begin Recorded data

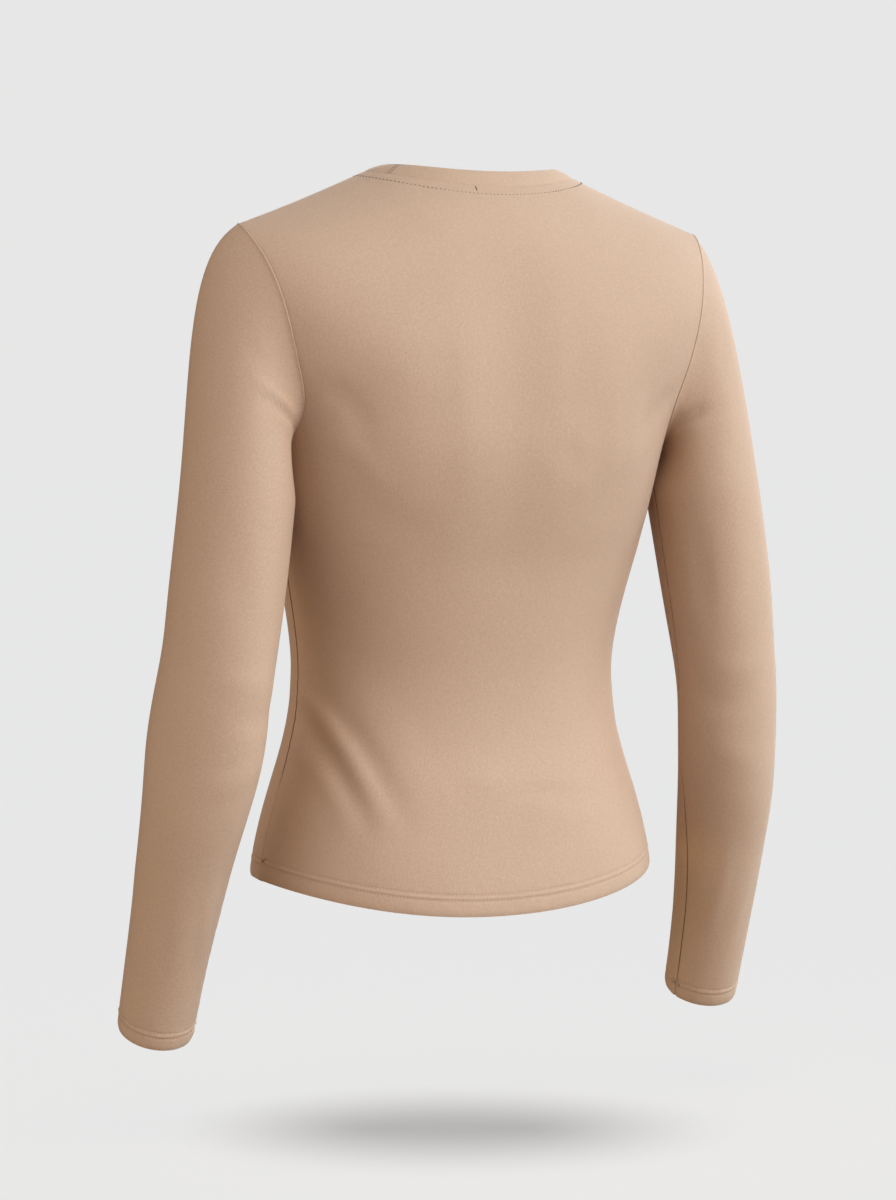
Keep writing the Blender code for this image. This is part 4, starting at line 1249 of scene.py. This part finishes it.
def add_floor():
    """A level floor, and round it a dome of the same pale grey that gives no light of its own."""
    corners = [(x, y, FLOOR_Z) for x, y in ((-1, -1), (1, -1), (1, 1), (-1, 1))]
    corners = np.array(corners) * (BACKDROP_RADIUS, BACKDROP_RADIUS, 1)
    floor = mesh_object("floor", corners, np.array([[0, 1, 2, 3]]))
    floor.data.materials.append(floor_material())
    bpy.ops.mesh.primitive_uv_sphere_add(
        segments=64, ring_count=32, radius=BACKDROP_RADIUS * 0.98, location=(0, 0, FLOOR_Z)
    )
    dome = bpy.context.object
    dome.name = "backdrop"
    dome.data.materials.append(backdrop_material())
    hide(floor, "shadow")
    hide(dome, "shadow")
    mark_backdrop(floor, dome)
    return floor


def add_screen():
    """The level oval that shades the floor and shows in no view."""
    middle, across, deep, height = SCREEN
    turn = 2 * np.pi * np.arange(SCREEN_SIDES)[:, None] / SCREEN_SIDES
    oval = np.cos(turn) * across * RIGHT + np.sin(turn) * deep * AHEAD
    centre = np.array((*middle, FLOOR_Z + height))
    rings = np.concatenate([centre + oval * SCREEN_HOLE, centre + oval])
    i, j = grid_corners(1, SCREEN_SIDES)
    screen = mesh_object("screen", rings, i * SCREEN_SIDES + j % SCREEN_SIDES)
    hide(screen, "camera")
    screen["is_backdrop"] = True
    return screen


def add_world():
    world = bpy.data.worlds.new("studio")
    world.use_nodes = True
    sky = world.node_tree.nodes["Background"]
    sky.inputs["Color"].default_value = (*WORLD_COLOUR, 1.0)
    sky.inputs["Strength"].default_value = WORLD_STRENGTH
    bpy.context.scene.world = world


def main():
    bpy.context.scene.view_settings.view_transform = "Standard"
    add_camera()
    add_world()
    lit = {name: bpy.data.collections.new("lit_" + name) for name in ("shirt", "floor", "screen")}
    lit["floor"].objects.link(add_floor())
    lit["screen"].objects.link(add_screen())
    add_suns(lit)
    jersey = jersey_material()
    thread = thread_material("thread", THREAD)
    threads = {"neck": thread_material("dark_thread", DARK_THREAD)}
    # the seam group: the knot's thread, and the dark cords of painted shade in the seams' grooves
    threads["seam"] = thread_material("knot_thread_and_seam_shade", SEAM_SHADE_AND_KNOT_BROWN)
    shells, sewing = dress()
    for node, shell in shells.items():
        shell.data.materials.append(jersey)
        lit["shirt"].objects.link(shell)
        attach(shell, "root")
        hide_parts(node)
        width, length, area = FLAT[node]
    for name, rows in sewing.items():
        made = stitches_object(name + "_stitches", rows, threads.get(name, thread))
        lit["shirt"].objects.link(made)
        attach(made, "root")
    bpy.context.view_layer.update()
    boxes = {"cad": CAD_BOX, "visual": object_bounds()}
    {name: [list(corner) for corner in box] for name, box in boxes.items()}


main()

end Recorded data

Set exercise.
Your task is to quote the listing above word for word.

Written response.
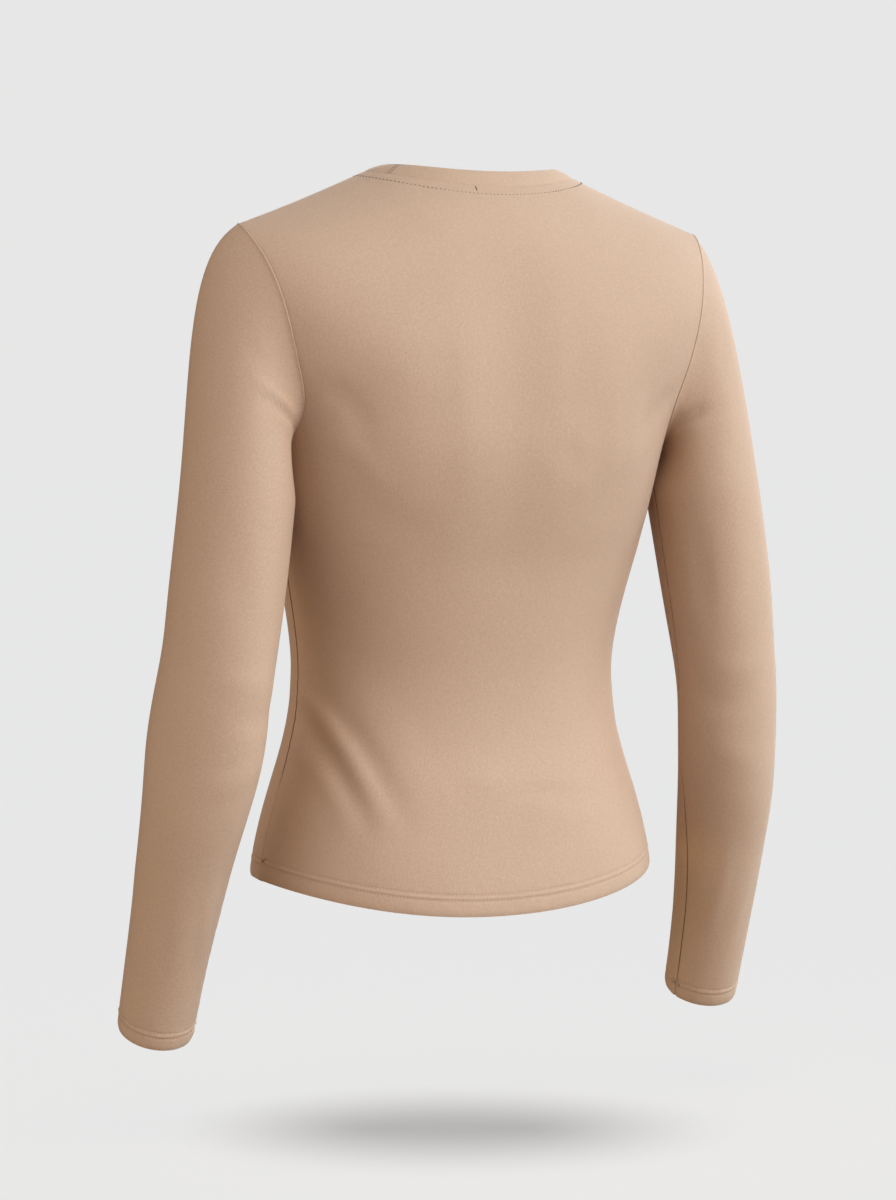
Keep writing the Blender code for this image. This is part 4, starting at line 1249 of scene.py. This part finishes it.
def add_floor():
    """A level floor, and round it a dome of the same pale grey that gives no light of its own."""
    corners = [(x, y, FLOOR_Z) for x, y in ((-1, -1), (1, -1), (1, 1), (-1, 1))]
    corners = np.array(corners) * (BACKDROP_RADIUS, BACKDROP_RADIUS, 1)
    floor = mesh_object("floor", corners, np.array([[0, 1, 2, 3]]))
    floor.data.materials.append(floor_material())
    bpy.ops.mesh.primitive_uv_sphere_add(
        segments=64, ring_count=32, radius=BACKDROP_RADIUS * 0.98, location=(0, 0, FLOOR_Z)
    )
    dome = bpy.context.object
    dome.name = "backdrop"
    dome.data.materials.append(backdrop_material())
    hide(floor, "shadow")
    hide(dome, "shadow")
    mark_backdrop(floor, dome)
    return floor


def add_screen():
    """The level oval that shades the floor and shows in no view."""
    middle, across, deep, height = SCREEN
    turn = 2 * np.pi * np.arange(SCREEN_SIDES)[:, None] / SCREEN_SIDES
    oval = np.cos(turn) * across * RIGHT + np.sin(turn) * deep * AHEAD
    centre = np.array((*middle, FLOOR_Z + height))
    rings = np.concatenate([centre + oval * SCREEN_HOLE, centre + oval])
    i, j = grid_corners(1, SCREEN_SIDES)
    screen = mesh_object("screen", rings, i * SCREEN_SIDES + j % SCREEN_SIDES)
    hide(screen, "camera")
    screen["is_backdrop"] = True
    return screen


def add_world():
    world = bpy.data.worlds.new("studio")
    world.use_nodes = True
    sky = world.node_tree.nodes["Background"]
    sky.inputs["Color"].default_value = (*WORLD_COLOUR, 1.0)
    sky.inputs["Strength"].default_value = WORLD_STRENGTH
    bpy.context.scene.world = world


def main():
    bpy.context.scene.view_settings.view_transform = "Standard"
    add_camera()
    add_world()
    lit = {name: bpy.data.collections.new("lit_" + name) for name in ("shirt", "floor", "screen")}
    lit["floor"].objects.link(add_floor())
    lit["screen"].objects.link(add_screen())
    add_suns(lit)
    jersey = jersey_material()
    thread = thread_material("thread", THREAD)
    threads = {"neck": thread_material("dark_thread", DARK_THREAD)}
    # the seam group: the knot's thread, and the dark cords of painted shade in the seams' grooves
    threads["seam"] = thread_material("knot_thread_and_seam_shade", SEAM_SHADE_AND_KNOT_BROWN)
    shells, sewing = dress()
    for node, shell in shells.items():
        shell.data.materials.append(jersey)
        lit["shirt"].objects.link(shell)
        attach(shell, "root")
        hide_parts(node)
        width, length, area = FLAT[node]
    for name, rows in sewing.items():
        made = stitches_object(name + "_stitches", rows, threads.get(name, thread))
        lit["shirt"].objects.link(made)
        attach(made, "root")
    bpy.context.view_layer.update()
    boxes = {"cad": CAD_BOX, "visual": object_bounds()}
    {name: [list(corner) for corner in box] for name, box in boxes.items()}


main()